The ministers, who took common positions on these conflicts, endorsed a strategic plan that defines "Peaceful Africa in a Peaceful World" as one of the 23 priority programs to be carried out in the region between 2004 and 2007 and sets the next 10 years as the African Decade for Peace and Combating Violence.

As part of an international endeavor, the AU Peace and Security Council (PSC), established in May, will meet on Sunday focusing on assessing the situation in Darfur and discussing possible resolution to the crisis, which has resulted in the death of more than 10,000 people and displacement of another one million since the rebellion by black African groups against the Arab-dominated government in Khartoum broke out in February 2003.

The PSC meeting followed Konare's journey on Friday and Saturday to Chad, a major mediator in the Darfur crisis, where he discussed with relevant parties on the implementation of the ceasefire agreement in Darfur.

On July 6-8, at least 43 heads of state and government are due to participate in the third AU summit to consider and adopt the strategic plan to be submitted by the AU Executive Council meeting. Conflict prevention and management will be topping the agenda.

AU spokesman Desmond Orjiako said on the sidelines of the meetings that the fresh efforts by the AU to create peace and security on the continent demonstrate the fact that Africa has come to address its own problems.

The history of the African peoples has been one of conflict and instability, a history that has had devastating effect on the development and progress of the continent.

Official figures indicate that not less than 26 armed conflicts erupted in Africa between 1963 and 1998, affecting the lives of 474 million people representing 61 percent of the population of the continent and claiming over seven million lives.

One of the consequences of armed conflict is the emergence of refugees, currently estimated at three million, and displaced persons, predicted at not less than 20 million, many of whom live in very difficult condition without adequate assistance from national governments or the international community.

Although the roots of the conflicts may lie in the unequal global economic order and the legacies and consequences of colonialism, neo-colonialism, and the Cold War, much of the hardships and instability Africans have faced have been self-inflicted.
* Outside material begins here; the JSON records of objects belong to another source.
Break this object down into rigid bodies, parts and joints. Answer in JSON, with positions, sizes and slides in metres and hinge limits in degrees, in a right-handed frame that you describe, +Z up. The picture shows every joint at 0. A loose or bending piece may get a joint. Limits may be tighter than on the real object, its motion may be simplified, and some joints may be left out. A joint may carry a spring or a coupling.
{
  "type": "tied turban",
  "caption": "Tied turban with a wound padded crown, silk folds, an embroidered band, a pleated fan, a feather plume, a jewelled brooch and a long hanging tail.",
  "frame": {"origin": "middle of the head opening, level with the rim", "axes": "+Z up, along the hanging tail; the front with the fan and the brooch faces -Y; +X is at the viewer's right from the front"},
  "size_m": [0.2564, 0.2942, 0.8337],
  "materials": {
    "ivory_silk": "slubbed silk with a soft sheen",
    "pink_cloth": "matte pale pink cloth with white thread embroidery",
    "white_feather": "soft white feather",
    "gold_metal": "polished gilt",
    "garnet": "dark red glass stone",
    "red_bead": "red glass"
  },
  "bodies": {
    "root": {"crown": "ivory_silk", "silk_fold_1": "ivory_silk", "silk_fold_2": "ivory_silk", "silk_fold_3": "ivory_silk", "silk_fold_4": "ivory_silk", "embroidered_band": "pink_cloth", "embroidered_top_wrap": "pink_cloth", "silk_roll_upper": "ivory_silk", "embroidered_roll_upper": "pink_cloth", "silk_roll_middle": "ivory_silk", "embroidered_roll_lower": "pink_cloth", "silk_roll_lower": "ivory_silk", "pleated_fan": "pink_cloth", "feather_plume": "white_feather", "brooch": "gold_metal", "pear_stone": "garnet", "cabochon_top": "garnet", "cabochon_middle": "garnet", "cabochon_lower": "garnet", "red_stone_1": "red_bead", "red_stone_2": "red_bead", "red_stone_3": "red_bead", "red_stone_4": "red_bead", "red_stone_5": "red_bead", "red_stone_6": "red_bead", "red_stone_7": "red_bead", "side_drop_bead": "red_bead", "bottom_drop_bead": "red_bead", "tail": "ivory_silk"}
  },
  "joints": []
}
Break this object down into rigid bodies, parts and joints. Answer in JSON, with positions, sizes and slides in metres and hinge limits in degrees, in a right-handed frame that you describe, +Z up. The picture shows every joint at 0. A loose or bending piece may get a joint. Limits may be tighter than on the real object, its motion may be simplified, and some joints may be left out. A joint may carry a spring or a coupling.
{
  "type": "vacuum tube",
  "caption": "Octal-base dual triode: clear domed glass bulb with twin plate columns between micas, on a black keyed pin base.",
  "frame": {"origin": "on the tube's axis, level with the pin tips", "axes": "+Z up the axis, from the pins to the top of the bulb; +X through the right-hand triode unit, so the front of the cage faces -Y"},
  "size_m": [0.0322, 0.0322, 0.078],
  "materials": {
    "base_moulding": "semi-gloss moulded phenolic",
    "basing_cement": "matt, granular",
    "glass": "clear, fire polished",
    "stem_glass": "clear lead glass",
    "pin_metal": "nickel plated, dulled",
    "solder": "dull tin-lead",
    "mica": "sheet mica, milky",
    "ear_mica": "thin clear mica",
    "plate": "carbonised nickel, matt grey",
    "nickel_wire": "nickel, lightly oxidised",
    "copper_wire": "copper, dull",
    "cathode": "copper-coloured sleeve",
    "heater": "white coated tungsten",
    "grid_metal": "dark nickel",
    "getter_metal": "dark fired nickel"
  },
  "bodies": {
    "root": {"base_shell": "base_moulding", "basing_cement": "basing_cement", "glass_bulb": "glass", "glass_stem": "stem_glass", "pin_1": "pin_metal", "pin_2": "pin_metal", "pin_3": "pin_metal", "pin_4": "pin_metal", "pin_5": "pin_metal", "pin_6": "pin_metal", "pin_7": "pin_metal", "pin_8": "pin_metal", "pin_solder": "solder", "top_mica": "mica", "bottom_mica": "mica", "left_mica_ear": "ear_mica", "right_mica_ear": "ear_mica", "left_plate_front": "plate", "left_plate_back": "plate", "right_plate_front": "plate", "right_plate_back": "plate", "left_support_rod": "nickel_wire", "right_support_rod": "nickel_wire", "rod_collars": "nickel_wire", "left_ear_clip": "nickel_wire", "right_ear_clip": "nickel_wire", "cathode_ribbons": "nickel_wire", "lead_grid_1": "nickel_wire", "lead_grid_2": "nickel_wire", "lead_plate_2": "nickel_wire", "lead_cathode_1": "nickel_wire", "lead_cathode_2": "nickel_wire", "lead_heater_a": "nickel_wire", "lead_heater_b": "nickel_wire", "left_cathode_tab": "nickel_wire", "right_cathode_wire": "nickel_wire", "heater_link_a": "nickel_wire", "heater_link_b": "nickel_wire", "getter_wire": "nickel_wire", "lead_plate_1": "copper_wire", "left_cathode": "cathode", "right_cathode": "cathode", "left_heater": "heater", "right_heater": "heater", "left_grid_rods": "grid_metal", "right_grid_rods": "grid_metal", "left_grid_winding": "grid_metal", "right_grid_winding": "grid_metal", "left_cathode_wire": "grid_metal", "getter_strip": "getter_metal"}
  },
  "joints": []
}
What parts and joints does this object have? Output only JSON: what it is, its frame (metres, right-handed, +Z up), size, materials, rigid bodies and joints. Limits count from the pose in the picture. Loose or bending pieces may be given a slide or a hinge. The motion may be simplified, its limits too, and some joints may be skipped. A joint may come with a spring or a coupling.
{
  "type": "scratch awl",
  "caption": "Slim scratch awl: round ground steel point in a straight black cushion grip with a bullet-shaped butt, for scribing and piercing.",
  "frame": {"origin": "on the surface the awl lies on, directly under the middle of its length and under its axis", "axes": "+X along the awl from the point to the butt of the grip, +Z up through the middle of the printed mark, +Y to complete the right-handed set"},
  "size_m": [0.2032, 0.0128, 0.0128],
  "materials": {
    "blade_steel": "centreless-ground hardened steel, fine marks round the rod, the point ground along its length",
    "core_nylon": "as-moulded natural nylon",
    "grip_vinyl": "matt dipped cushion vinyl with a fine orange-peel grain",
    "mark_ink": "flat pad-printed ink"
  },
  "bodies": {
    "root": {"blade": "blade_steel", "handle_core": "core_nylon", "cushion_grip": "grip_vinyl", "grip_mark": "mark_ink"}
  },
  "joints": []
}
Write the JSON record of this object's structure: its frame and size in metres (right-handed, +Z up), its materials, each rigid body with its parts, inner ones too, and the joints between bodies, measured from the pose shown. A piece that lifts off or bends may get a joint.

This is why the AU has set as one of its priorities the promotion of peace and security across the region.

Over the last few years, the AU has made remarkable progress in conflict prevention and management on the continent, especially in such countries as Liberia and Burundi.

It has authorized the deployment of peace support operations in the Comoros and the Sudan, and renewed, on two occasions, the mandate of the African peacekeeping mission in Burundi.

Speaking at the opening of the AU Executive Council meeting, Alpha Oumar Konare, chairperson of the AU Commission, said the AU would continue to intervene in the conflict between the DRC and Rwanda, where tensions began to build up since reports emerged saying the DRC had moved over 10,000 troops to its troubled eastern area near Rwanda recently, following an apparent coup attempt in Kinshasa and insurgency in and near the strategic town of Bukavu earlier last month.

In the years to come, a series of new conflict prevention schemes will be carried out in the region, such as a systematic campaign for the prevention and rejection of unconstitutional changes, implementation of the Common Defense and Security Policy, promotion of international partnership for collective peace and security, and development of initiatives to combat the use of child soldiers.

Of all the schemes, the most noticeable will be the finalization and implementation of a continental peace and security architecture, the first of its kind in Africa, which will mainly consist of the Panel of the Wise, the Continental Early Warning System, and the African Standby Force to be established under the AU Peace and Security Council by 2010.

The AU, consisting of 53 countries, was launched in 2002 as a successor to the Organization of African Unity, and is modeled on the European Union.

Though faced with enormous obstacles ahead, it has set itself the ambitious task of transforming the world's most poverty-stricken and most troubled continent into a prosperous and peaceful place.

The AU constitution allows for interference in wars involving crimes against humanity on the continent.